House debates

Monday, 7 November 2022

Bills

Anti-Discrimination and Human Rights Legislation Amendment (Respect at Work) Bill 2022; Consideration in Detail

1:25 pm

Photo of Mark DreyfusMark Dreyfus (Isaacs, Australian Labor Party, Cabinet Secretary) Share this | Hansard source

These amendments that are moved by the member for Wentworth propose to extend the hostile workplace environment, sex based harassment and positive duty provisions to all of the protected attributes under the Sex Discrimination Act. While I can understand the sentiment that lies behind the amendments that the member for Wentworth has moved, it is the government's position that this is not the time—that is, the context of this bill—for these particular expansions of a whole range of provisions in the Sex Discrimination Act.

The government's focus in bringing this bill to the parliament was to ensure alignment with the recommendations of the Respect@Work report. That report—sadly, ignored for more than a year by the former government—was delivered by the Sex Discrimination Commissioner following a very broad national inquiry, one of the largest inquiries ever conducted by any commissioner at the Australian Human Rights Commission. It was a broad national inquiry that many hundreds of Australians made detailed submissions to, with many public sessions conducted by Kate Jenkins, the Sex Discrimination Commissioner, and it produced, as we all now know—I think the former government would have preferred that we knew nothing about the excellent Respect@Work report, because they sat on it for more than a year. But, as we now know, here's this major inquiry. The former government's response to it was to say that they were going to implement all of its recommendations, and when it came to it, in August 2021, and the government did bring a bill to the parliament we saw that they had no intention of implementing all of the recommendations of the Respect@Work report.

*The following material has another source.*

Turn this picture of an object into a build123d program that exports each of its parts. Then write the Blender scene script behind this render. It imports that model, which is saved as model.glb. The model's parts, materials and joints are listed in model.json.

What our government has done, having made the clearest of clear commitments at the election, was to consult with a very broad range of stakeholders on the provisions that the House can see are now in the bill that is before the House. These provisions build on the extensive consultation that underpin the Respect@Work report. As I have said in my second reading speech and in my summing-up speech, this bill implements the remaining recommendations of the Respect@Work report, which is what this House should be engaged in.

Expanding the bill, as the member for Wentworth's amendment would do, beyond what was recommended in the Respect@Work report would require further consultation with all of the stakeholders that the government has consulted with in relation to the provisions of the bill. It's our view that this is the appropriate time for honouring the commitment that we took to the election, which was to pick up the remaining recommendations of the Respect@Work report and bring them to the parliament. That's what this bill does. Significant time has passed since the Respect@Work report was released by the former government in March 2020. The former government of course had had the report for some months before then. The further consultation that would be required to go through the quite complex, albeit very well-intentioned, amendments that the member for Wentworth brings to the parliament would delay the passage of this bill.